Java Language – 203 – Weka

Machine Learning with Java – Weka

Machine learning is a powerful field that enables computers to learn from data and make predictions or decisions without being explicitly programmed. Weka is a popular and user-friendly machine learning library for Java. In this article, we will explore Weka, its key features, and how to get started with machine learning using Weka in Java.

1. Introduction to Weka

Weka is an open-source machine learning framework written in Java. It provides a comprehensive set of tools and algorithms for data mining and machine learning tasks. Weka is widely used for both educational and practical purposes due to its user-friendly interface and extensive documentation.

2. Key Features of Weka

Weka offers several key features that make it a popular choice for machine learning tasks:

2.1. User-Friendly GUI

Weka includes a graphical user interface (GUI) that makes it easy for users to load data, choose machine learning algorithms, configure options, and evaluate models. This GUI is particularly helpful for beginners.

2.2. Rich Collection of Algorithms

Weka provides a wide variety of machine learning algorithms for tasks such as classification, regression, clustering, and association rule mining. These algorithms are implemented and ready to use.

2.3. Preprocessing Tools

Weka includes tools for data preprocessing, such as feature selection, attribute transformation, and missing value handling. These tools help improve the quality of input data.

2.4. Evaluation and Validation

Weka supports various evaluation metrics and techniques to assess the performance of machine learning models. Cross-validation, holdout validation, and stratified sampling are some of the methods available.

2.5. Extensibility

Weka is extensible and allows users to add custom machine learning algorithms or plugins. This feature makes it adaptable to specific needs and research purposes.

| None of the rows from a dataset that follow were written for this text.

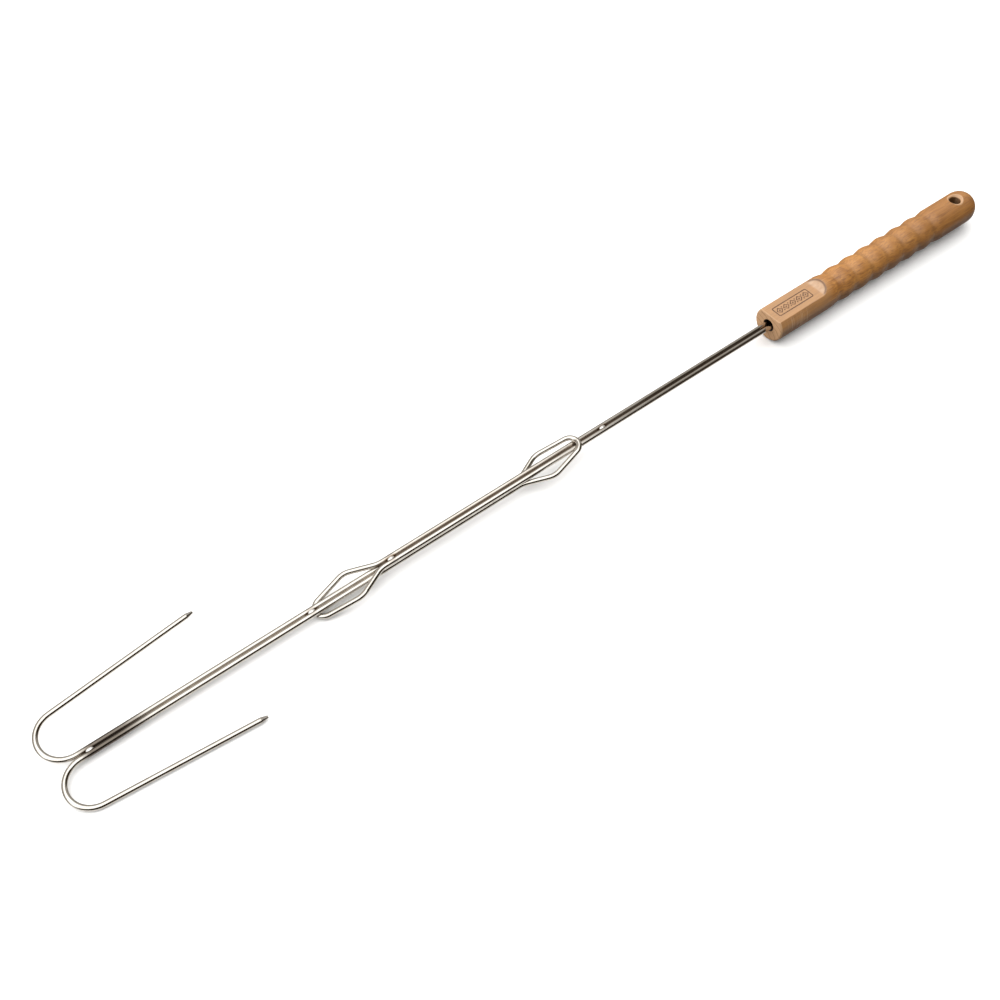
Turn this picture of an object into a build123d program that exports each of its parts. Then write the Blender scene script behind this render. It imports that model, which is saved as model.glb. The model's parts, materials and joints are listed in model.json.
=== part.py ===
from build123d import *
import math
import os

# A telescoping roasting fork lying on a level surface: +X from the handle to the fork, +Z up.
# Each station named *_AT is a distance in mm from the handle's rear tip.
OVERALL_LENGTH = 851.0  # rear tip of the handle to the outside of the prong bends

# Turned wooden handle
HANDLE_LENGTH = 238.0
HANDLE_DIAMETER = 28.0
FACE_EDGE_RADIUS = 1.6  # softened edge around the front face
FLAT_HEIGHT = 9.7  # milled flat above the handle's axis
FLAT_END_AT = 190.5  # where the flat starts to curve up into its run-out
FLAT_RUN_OUT_RADIUS = 11.0
FLAT_EDGE_RADIUS = 0.6  # sanded edges of the flat and its run-out
FIRST_VALLEY_AT = 58.5
VALLEY_COUNT = 7
VALLEY_PITCH = 18.6
VALLEY_DEPTH = 1.5
BULGE_FULLNESS = 1.0  # tangent length of the outline at a bulge
VALLEY_FULLNESS = 0.55  # the same in a valley: less makes it tighter

# Hanging hole through the handle, square to the flat
HOLE_AT = 22.5
HOLE_DIAMETER = 9.2
HOLE_RIM_DIAMETER = 13.4
HOLE_RIM_DEPTH = 2.3
HOLE_EDGE_RADIUS = 0.4

# Blind bore in the front face, and the adhesive in it
BORE_DIAMETER = 9.6
BORE_DEPTH = 70.0
BORE_MOUTH_CHAMFER = 0.4
GLUE_SET_BACK = 12.0  # from the bore's mouth to the adhesive
GLUE_LENGTH = 52.0

# Round wire, bent into both moving halves
WIRE_DIAMETER = 4.0
LEG_GAP = 0.05  # between the two legs of a pair
SLIDE_CLEARANCE = 0.15  # between anything of one wire that passes over the other
ROD_INSERTION = 60.0  # length of the legs inside the handle

# Diamond loops. Both wires carry the same loop, turned end for end and upside down.
ROD_APEX_AT = 606.5
FORK_APEX_AT = 484.7
LOOP_CORNER_DISTANCE = 22.0  # from the apex to the widest point
LOOP_LENGTH = 51.8  # from the apex to the centre line of the rounded end
LOOP_CORNER_HALF_WIDTH = 11.8
LOOP_END_HALF_WIDTH = 6.1
LOOP_CORNER_STEP = 2.0  # change of level between the apex and the widest point
APEX_BEND_RADIUS = 14.8
CORNER_BEND_RADIUS = 14.0
END_BEND_RADIUS = 7.3

# Prongs, which turn back towards the handle
PRONG_BEND_RADIUS = 17.25
PRONG_SPREAD_DEGREES = 5.3
PRONG_LENGTH = 104.4  # straight part, without the tapered point
PRONG_TIP_LENGTH = 4.8
PRONG_TIP_RADIUS = 0.95
FORK_HEIGHT_AT_BENDS = 4.75  # centre line of the fork's legs where the prong bends start
LOW_PRONG_ROLL_DEGREES = 4.5  # the +Y prong is bent down on to the surface
HIGH_PRONG_ROLL_DEGREES = 6.0  # the -Y prong is bent up, off the surface

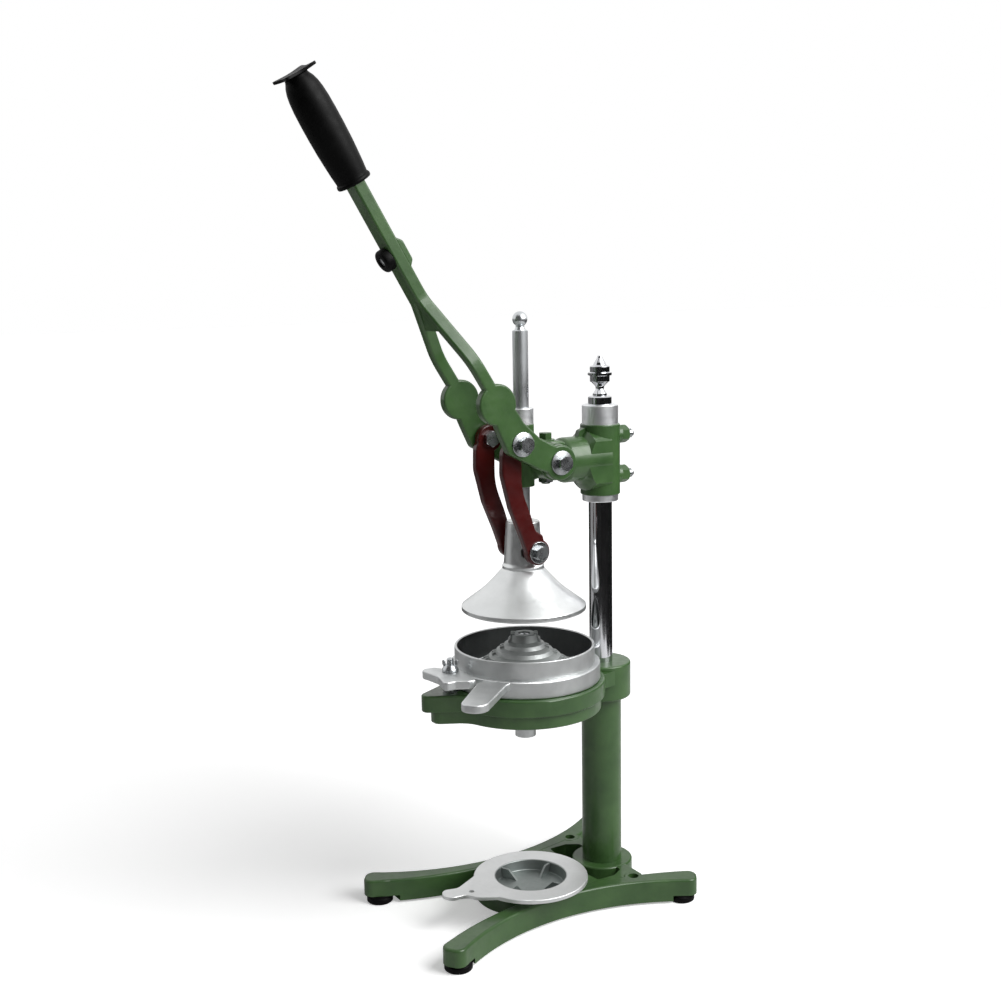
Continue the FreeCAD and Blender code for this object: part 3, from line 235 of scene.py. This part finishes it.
def bright_zinc(name, colour, hazed):
    """Zinc plate: soft mirror with a haze in patches of 8 mm."""
    material, shader, place = start_finish(name, Metallic=1.0)
    haze = between(material, grain(material, place, 8 * mm, 4.0), 0, 1)
    drag = relief(material, grain(material, place, 0.8 * mm, 2.0), 0.015 * mm)
    connect(material, shader, Base_Color=blend_colours(material, haze, colour, hazed), Normal=drag,
            Roughness=between(material, haze, 0.2, 0.34, 0, 1))
    return material


zinc_plate = bright_zinc("bright zinc plate on steel", "#c3c6c8", "#a8abad")
dress(zinc_plate, "foot_screws", "column_nut", "reamer_screw", "head_lock_screws", "head_bolt_nut",
      "fulcrum_bolts", "bumper_screw", "link_top_bolts", "link_top_nuts", "link_foot_bolts",
      "link_foot_washers", "latch_stud", "latch_spacer", "wing_nut")


# Threads: the ends of the two clamp screws and of the latch's stud stand out of their nuts. They are
# rolled, so each thread is one rounded ridge that runs round the screw.


def rolled_thread(name, radius, pitch, turns, base, axis):
    """Ridge of a thread: a small round drawn along a helix, closed at both ends."""
    clear_selection()
    bpy.ops.mesh.primitive_circle_add(vertices=6, radius=pitch * 0.42, fill_type="NOTHING",
                                      location=(radius, 0, 0), rotation=(math.pi / 2, 0, 0))
    piece = bpy.context.object
    piece.name = name
    bpy.ops.object.transform_apply(location=True, rotation=True)
    winding = piece.modifiers.new("winding", "SCREW")
    winding.screw_offset = pitch
    winding.iterations = turns
    winding.steps = winding.render_steps = 28
    winding.use_merge_vertices = False
    bpy.ops.object.modifier_apply(modifier="winding")
    bpy.ops.object.mode_set(mode="EDIT")
    bpy.ops.mesh.select_all(action="SELECT")
    bpy.ops.mesh.fill_holes(sides=6)
    bpy.ops.mesh.select_all(action="SELECT")
    bpy.ops.mesh.normals_make_consistent(inside=False)
    bpy.ops.object.mode_set(mode="OBJECT")
    finish_piece(piece, "root", zinc_plate, base, axis, round_off=0)


screws_low, screws_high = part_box("head_lock_screws")
lock_screw_r = (screws_high.x - screws_low.x) / 2
for name, height in (("lower", screws_low.z + lock_screw_r), ("upper", screws_high.z - lock_screw_r)):
    screw_tip = Vector((0, screws_high.y - 7.4 * mm, height))
    rolled_thread(f"lock_screw_thread_{name}", lock_screw_r - 0.1 * mm, 1.1 * mm, 5, screw_tip, Vector((0, 1, 0)))
stud_low, stud_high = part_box("latch_stud")
stud_place = Vector(((stud_low.x + stud_high.x) / 2, (stud_low.y + stud_high.y) / 2, stud_high.z - 5.4 * mm))
rolled_thread("latch_stud_thread", (stud_high.x - stud_low.x) / 2 - 0.1 * mm, 1.0 * mm, 5, stud_place,
              Vector((0, 0, 1)))


# Column and guide rod: ground steel bar with hard chrome. The column is polished like a mirror, and
# the guide rod is dulled by its bush, with fine scratches along its travel.


def hard_chrome(name, colour, dullest, shine, scratch):
    """Chrome plate: mirror with scratches 0.6 mm apart that run along the bar."""
    material, shader, place = start_finish(name, Metallic=1.0)
    shader.inputs["Base Color"].default_value = linear(colour)
    lines = grain(material, place, 0.6 * mm, 3.0, (1, 1, 0.03))
    rubbed = grain(material, place, 25 * mm, 4.0)
    connect(material, shader, Normal=relief(material, lines, scratch),
            Roughness=between(material, rubbed, shine, dullest))
    return material


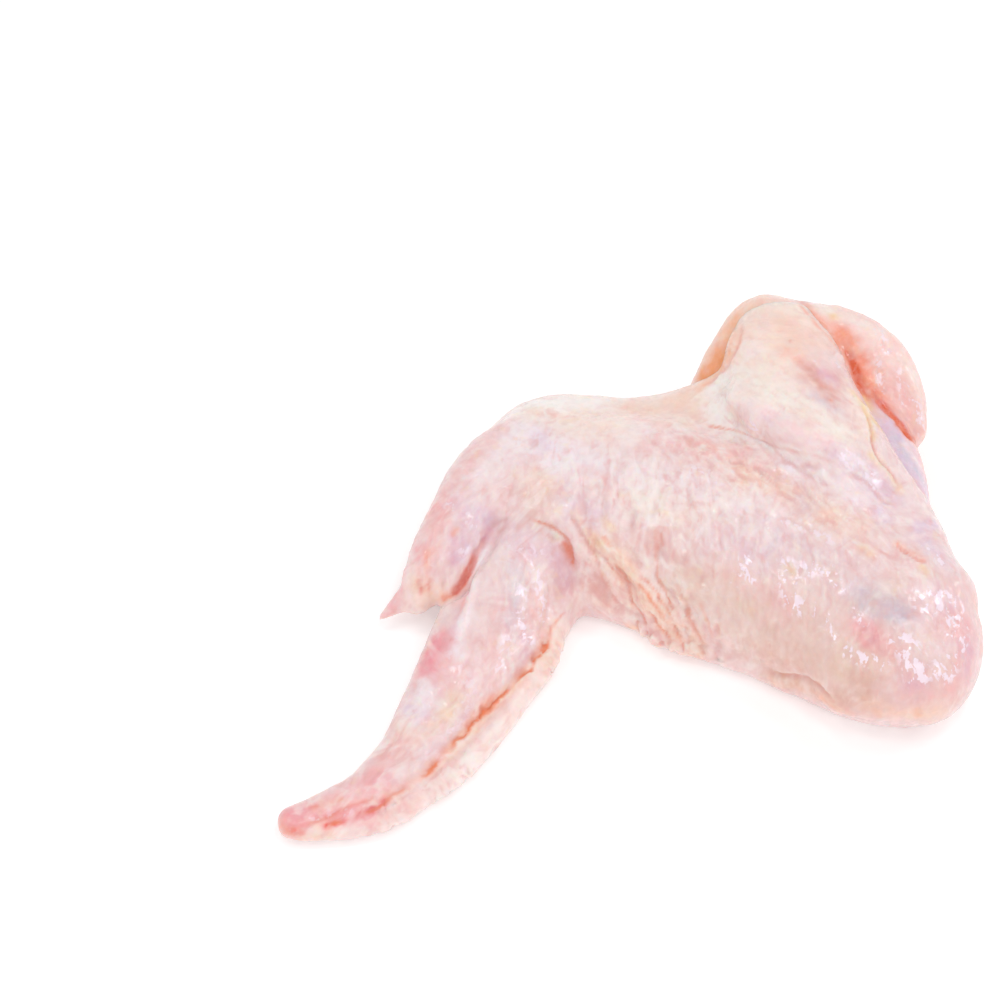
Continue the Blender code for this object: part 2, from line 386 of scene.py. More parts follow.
class Surface:
    """A fine mesh over a CAD node that is carved and painted, then written as a piece.

    Attributes:
        WELD: how close two corners of the solid are when they are one, in millimetres.
        MARBLING: how much of the pattern of fat and blood shows where nothing calms it.
        FIBRE_PATCH: how large the patches are in which the fibres run alike, in millimetres.
        FIBRE_CONTRAST: how clearly one way of the fibres wins over the others there.
        FOLD_REACH: how many widths away from its line a fold ends.
        WANDER_SIZE: how long the bends of a ragged fold are, in millimetres.
        FOLD_PATCH: how long its deeper and shallower stretches are, in millimetres.
        FOLD_CHANGE: how much the depth changes from one to the next.
        CREPE_REACH: how many radii away from its middle a patch of wrinkles ends.
        WRINKLE_LENGTH: how many times longer than wide a wrinkle is.
        WAVINESS: how far a wrinkle wanders sideways, in spacings.
        WAVE_SIZE: how long its bends are, in spacings.
        RIDGE_SHARE: how much of a patch's height its ridges take.
        FINER: how many times finer the painted pattern is than the wrinkles.
        CREPED_FIBRES: how strongly the fibres run along the wrinkles of such a patch.
        STAIN_REACH: how many widths away from its line a stain ends.
        STAIN_GRAIN: the size of a stain's smallest patches, in millimetres.
        PATCHINESS: how much a stain's strength changes from patch to patch.
        WET_REACH: how many widths away from its line a wet or smooth stretch ends.
        view: the camera whose pixels the folds and washes use.
        piece: the object that it is made on.
        start: where the vertices lay before anything moved them, in millimetres.
        points: the vertices, in millimetres.
        normals: their normals.
        tint: their linear colours.
        redness: how much red shows at each, from 0 to 1, partly the creases' own red and partly painted
            shade in them.
        wet_gloss_and_glint: how much water lies on each, from 0 to 1, which gives its gloss and, where
            high, a painted highlight.
        marbling: how much the pattern of fat and blood shows at each, from 0 to 1.
        streaks: the fine pattern that follows the wrinkles, about -1 to 1.
        lie: how much the fibres at each run in each of FIBRE_TURNS.
    """

    WELD = 0.001
    MARBLING = 0.8
    FIBRE_PATCH = 20.0
    FIBRE_CONTRAST = 3.0
    FOLD_REACH = 4
    WANDER_SIZE = 3.5
    FOLD_PATCH = 7.0
    FOLD_CHANGE = 0.35
    CREPE_REACH = 1.7
    WRINKLE_LENGTH = 3.0
    WAVINESS = 0.7
    WAVE_SIZE = 2.5
    RIDGE_SHARE = 0.65
    FINER = 1.7
    CREPED_FIBRES = 5.0
    STAIN_REACH = 2.4
    STAIN_GRAIN = 2.0
    PATCHINESS = 0.6
    WET_REACH = 2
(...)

3. Getting Started with Weka

Here’s a basic example of using Weka in Java to build and evaluate a simple decision tree model for a classification task:

3.1. Adding Weka Library

To use Weka in your Java project, you need to add the Weka JAR files to your classpath. You can download the latest version of Weka from the official website and include the JAR files in your project.

3.2. Loading Data

Weka supports various data formats, including ARFF (Attribute-Relation File Format). You can load your dataset from a file using Weka’s API:


import weka.core.Instances;
import weka.core.converters.ArffLoader;

public class WekaExample {
    public static void main(String[] args) throws Exception {
        // Load data from ARFF file
        ArffLoader loader = new ArffLoader();
        loader.setFile(new File("your_dataset.arff"));
        Instances data = loader.getDataSet();
        data.setClassIndex(data.numAttributes() - 1);
    }
}
3.3. Building and Evaluating a Model

Now, let’s create a decision tree classifier and evaluate its performance on the loaded dataset:


import weka.classifiers.trees.J48;
import weka.classifiers.Evaluation;

public class WekaExample {
    public static void main(String[] args) throws Exception {
        // Load data (as shown in the previous code block)

        // Create a decision tree classifier (J48)
        J48 classifier = new J48();
        classifier.buildClassifier(data);

        // Evaluate the classifier
        Evaluation evaluation = new Evaluation(data);
        evaluation.evaluateModel(classifier, data);

        // Print evaluation results
        System.out.println(evaluation.toSummaryString());
    }
}
4. Conclusion

Weka is a versatile and user-friendly machine learning library for Java that simplifies the process of building, evaluating, and deploying machine learning models. Whether you are a beginner or an experienced data scientist, Weka can be a valuable tool for your machine learning projects. This article has provided an introduction to Weka and a basic example to get you started on your machine learning journey.